For instance, always neglected and seen with contempt by the West, Africa is currently China's largest trading partner with annual trade between China and Africa standing at $254 billion in 2021, up 35 percent from the year before.

Over 10,000 Chinese-owned businesses are already operating across the whole continent of Africa. China's total direct investment in Africa exceeded $56 billion at the end of 2020, with private companies accounting for about 70 percent of the total, with $300 billion in investment currently on the table, according to McKinsey.
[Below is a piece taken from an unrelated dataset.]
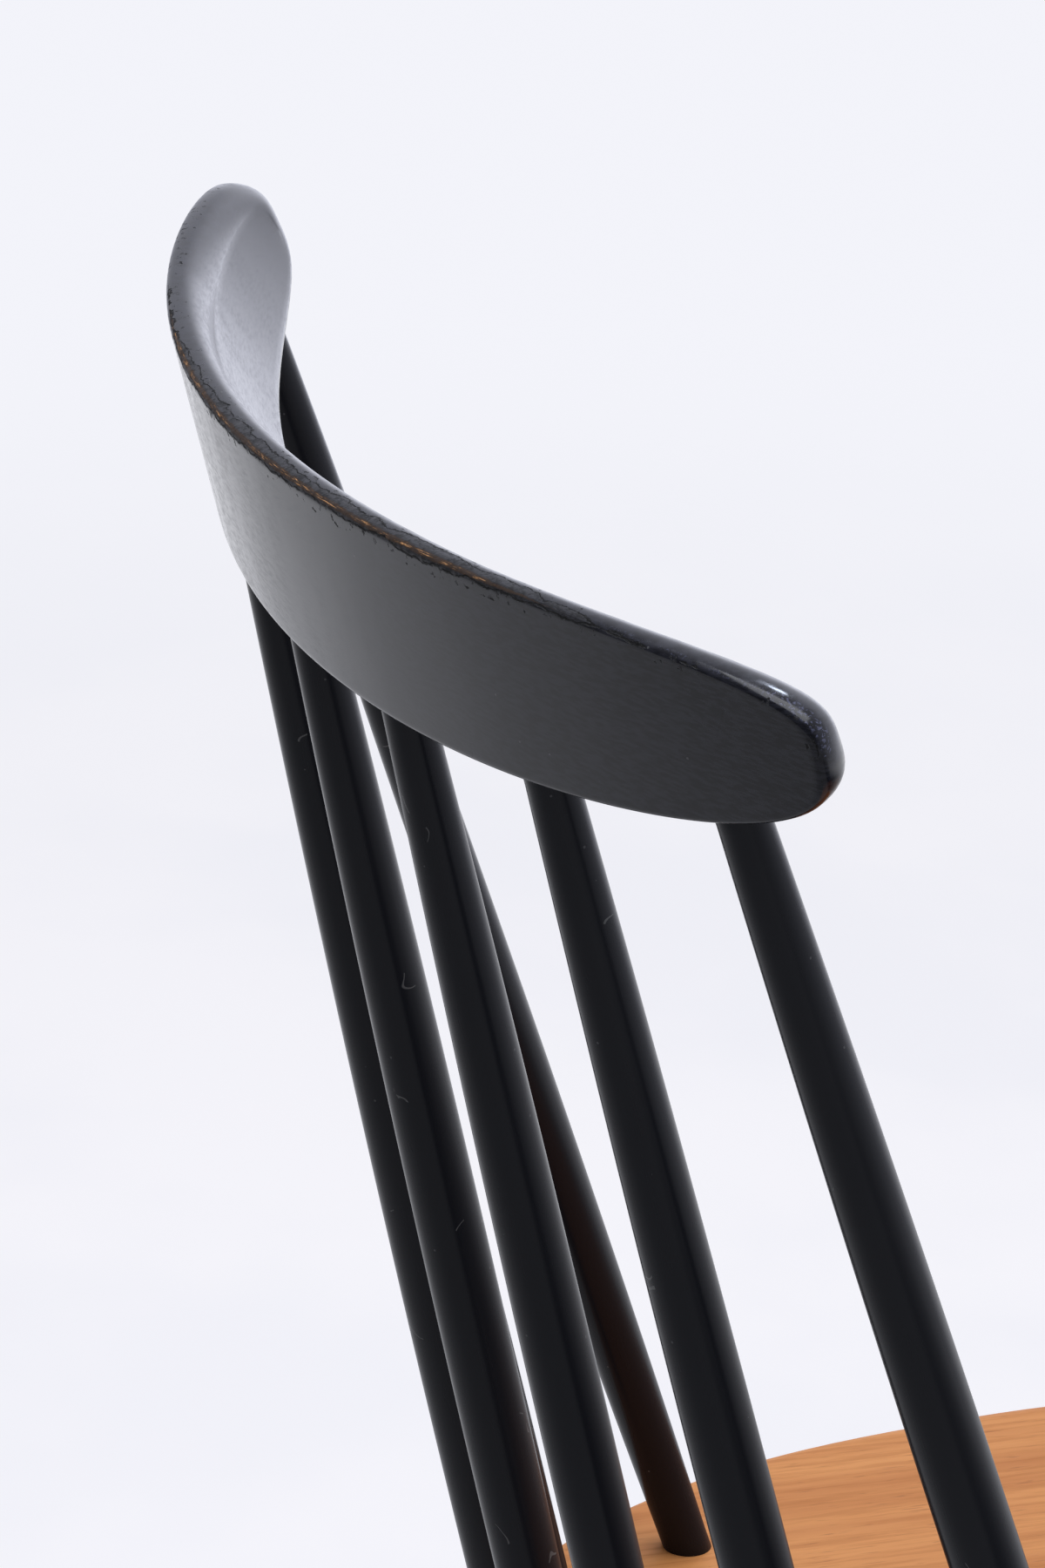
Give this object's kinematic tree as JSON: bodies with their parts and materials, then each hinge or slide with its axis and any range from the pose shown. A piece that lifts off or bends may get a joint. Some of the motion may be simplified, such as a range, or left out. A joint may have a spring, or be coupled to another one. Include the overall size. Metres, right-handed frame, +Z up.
{
  "type": "spindle-back wooden chair",
  "caption": "Side chair with a bent, worn black crest rail on turned spindles, a plain warm wood seat, splayed turned legs and an H of stretchers.",
  "frame": {"origin": "middle of the chair's footprint, on the floor", "axes": "+Z up; the sitter faces -Y; +X is on the sitter's left"},
  "size_m": [0.4442, 0.5064, 0.8253],
  "materials": {
    "seat_wood": "satin oiled wood with fine straight grain",
    "worn_lacquer": "satin black paint, worn through to bare wood along the upper edge, with flaked borders, nicks and fine scratches",
    "spindle_lacquer": "satin black paint with hair-fine scratches, dust and small chips",
    "leg_lacquer": "satin black paint, rubbed at the feet"
  },
  "bodies": {
    "root": {"seat": "seat_wood", "crest_rail": "worn_lacquer", "spindle_1": "spindle_lacquer", "spindle_2": "spindle_lacquer", "spindle_3": "spindle_lacquer", "spindle_4": "spindle_lacquer", "spindle_5": "spindle_lacquer", "spindle_6": "spindle_lacquer", "spindle_7": "spindle_lacquer", "leg_front_left": "leg_lacquer", "leg_front_right": "leg_lacquer", "leg_rear_left": "leg_lacquer", "leg_rear_right": "leg_lacquer", "side_stretcher_left": "leg_lacquer", "side_stretcher_right": "leg_lacquer", "cross_stretcher": "leg_lacquer"}
  },
  "joints": []
}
According to the Economist, in 1990 American and European companies scooped up more than 85 percent of construction contracts on the continent and Chinese firms did not even get a mention. Today, as stated by the Center for Global Development, between 2007 and 2020 Chinese development banks provided $23 billion for African infrastructure, compared with $9.1 billion from all other development banks.

Secondly, widely-accepted China's global outreach could be attributed to its well-articulated and precise responsiveness to the actual needs of its potential partners. A Kenyan official summed it up well, saying, "when a British leader visits, we get a lecture; when a Chinese leader visits, we get a hospital." This could also be applied to Western engagement in general, particularly with the countries in the Global South.

While "many in Latin America, Sub-Saharan Africa, Asia, and even Eastern Europe struggle to meet the basic necessities at the bottom of Maslow's 'hierarchy of needs' pyramid – physiological needs (air, water, food, shelter, clothing) and safety needs (employment, resources, health, property), leaders of the G7, meanwhile, promote esteem needs near the top, such as freedom and self-respect," as Akhil Ramesh, an analyst from the Responsible Statecraft, pointed out.

Here, China stands strikingly apart, appreciating that the privileges of a "functioning democracy such as freedom of speech, expression, and thought are not necessarily the needs of societies of the Global South" but rather a desire that must be secondary to the subsistence needs of poor and developing countries.

And finally, China's global inroads are well-embraced due to its pluralistic global view.Its own political system is unique to its social, historical, and cultural roots and defined by its people-based but the party-centered system. But unlike the West, it never seeks to export its system to its partner countries.  

Its humiliation at the hands of foreign invaders and colonial powers for centuries has "seared strong anti-hegemonic instincts into its very national psyche." Unlike the West, it has never sought global hegemony or played alliance politics even having a vast network of partners across the world. What China seeks in international relations is mutual understanding and respect as the basis of partnership and globalization and multilateralism to produce win-win outcomes for all.